What finally caused Fanny Brice to run out of patience after 15 years with Arnstein was when she found out he was having an affair with an older, wealthier woman. As she told Marjorie Dorman, a reporter for the Brooklyn Eagle in 1928, a year after her divorce, “I’m done with a home and I’m done with men.” But there were rumors to the contrary, the reporter persisted, mentioning Arnstein and the Broadway impresario Billy Rose.
“Talk about my being reconciled with Nicky is just bunk,” said Fanny Brice at the time. “No, I’m not going to marry Billy Rose or any other man.

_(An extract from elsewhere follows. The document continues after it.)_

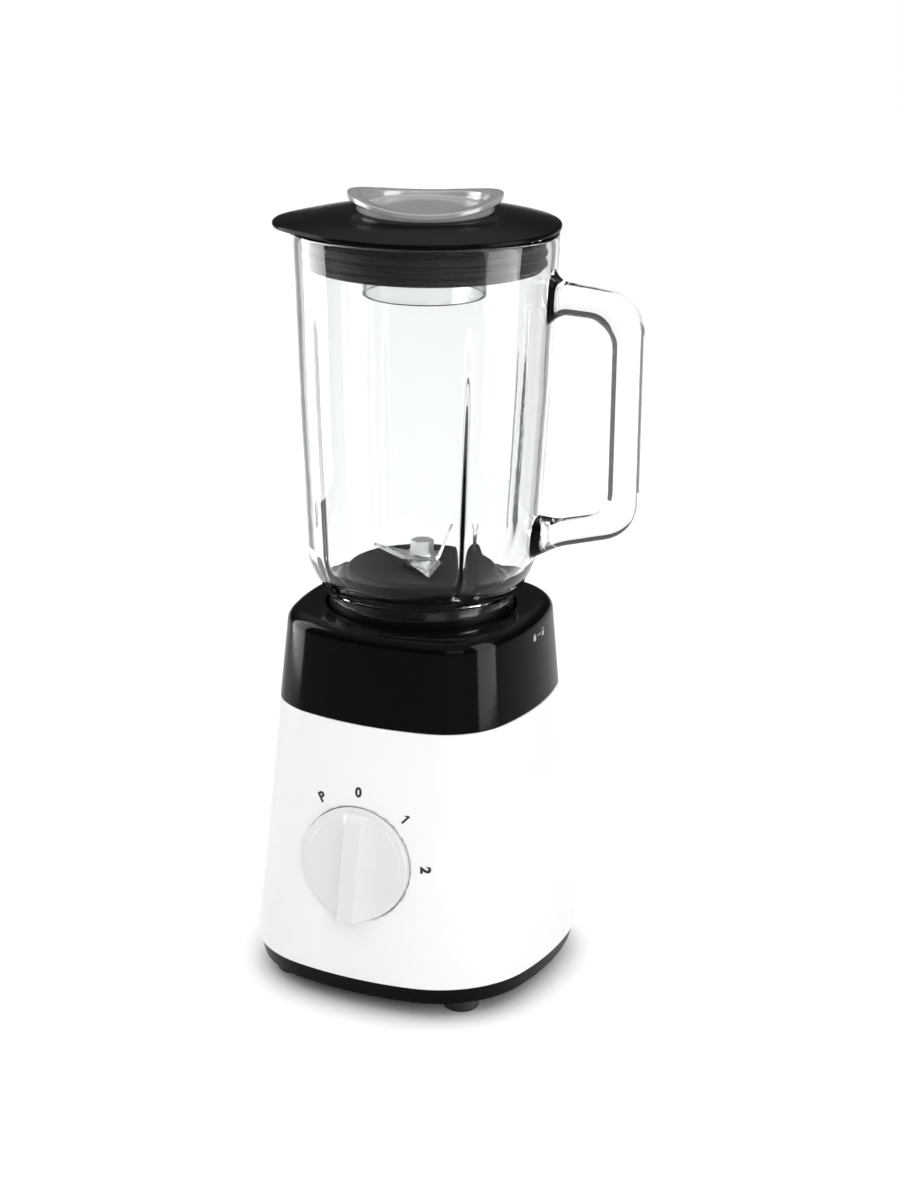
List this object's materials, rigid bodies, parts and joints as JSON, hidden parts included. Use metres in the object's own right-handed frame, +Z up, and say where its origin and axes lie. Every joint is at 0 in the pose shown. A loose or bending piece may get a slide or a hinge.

I’ll tell you what—if I ever saw a romance coming in my direction that looked dangerous, I’d run the other way.” And then she elaborated, Dorman wrote, “that showed her a bitter woman than one would have quite anticipated in view of her rattling line of comment, her devil-may-care attitude.” Brice told the reporter, “I don’t think any man can be happy with a woman who has a career.”
Unfortunately, Brice may have been right about the men she was with—although she held onto the house in Huntington and bought bigger ones in L.A., and she did, indeed marry Billy Rose in 1929, only to divorce him in 1938. But had she been born in a different time, she may have been proven wrong.
Funny, how it all works out sometimes—and how sometimes it doesn’t come close.